Parmi les violations qui pourraient donner lieu à de telles amendes, les plus pertinentes pour les sociétés d’assurances sont la collecte excessive de renseignements, étant donné que l’avis d’une société quant aux renseignements personnels qui sont nécessaires pour évaluer le risque pourrait être contesté, ou encore, le fait de ne pas prendre des mesures de sécurité ou de ne pas déclarer ou signaler une violation, en raison du montant élevé des pénalités.

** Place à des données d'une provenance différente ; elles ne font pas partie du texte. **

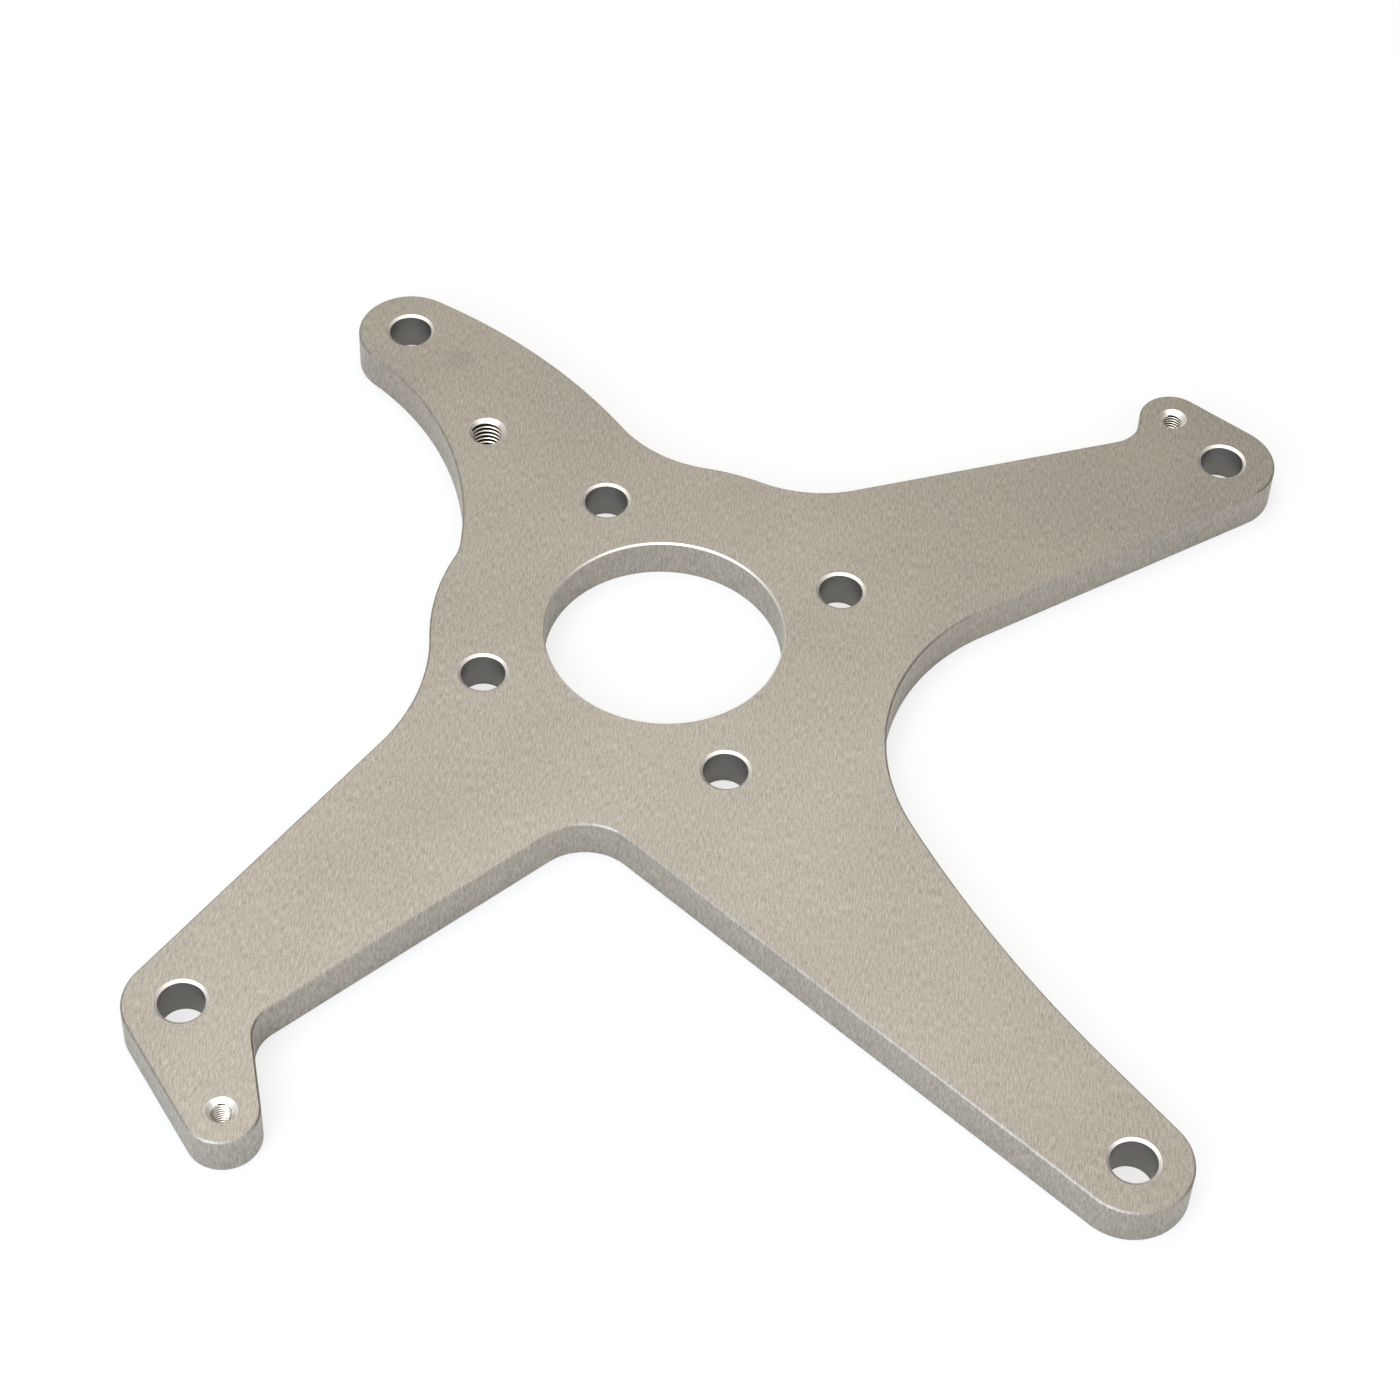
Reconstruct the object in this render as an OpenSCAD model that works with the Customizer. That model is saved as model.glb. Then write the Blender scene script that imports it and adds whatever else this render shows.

L’article 125 crée des infractions et des peines en cas de violations plus graves. Par exemple, l’organisation qui ne déclare pas ou ne signale pas une violation ou qui ne déclare pas tous les incidents relatifs à la sécurité encourt, par mise en accusation, une amende de 25 000 000 $ ou d’un montant égal à 5 % de ses recettes globales brutes de l’exercice précédent ou, par procédure sommaire, une amende de 20 000 000 $ ou d’un montant égal à 4 % de ses recettes globales brutes de l’exercice précédent, si ce montant, dans les deux cas, est plus élevé.
Enfin, bien que les sociétés d’assurances demandent déjà le consentement explicite de leurs clients, elles seraient bien avisées de revoir leurs formulaires de consentement et leurs politiques de confidentialité (article 15) afin de s’assurer que ces documents remplissent les critères proposés par le projet de loi C‑11, de rédiger un texte qui explique l’utilisation qu’elles font des systèmes décisionnels automatisés (article 62), s’il y a lieu, et d’établir des mécanismes qui leur permettront d’honorer les nouveaux droits conférés aux personnes de demander le retrait de leurs renseignements personnels (article 55) et le droit à la mobilité des données (article 72).
Tout bien pesé, nous estimons que le secteur de l’assurance réussira bien à l’intérieur de ce nouveau cadre réglementaire sur la protection des renseignements personnels et de la vie privée.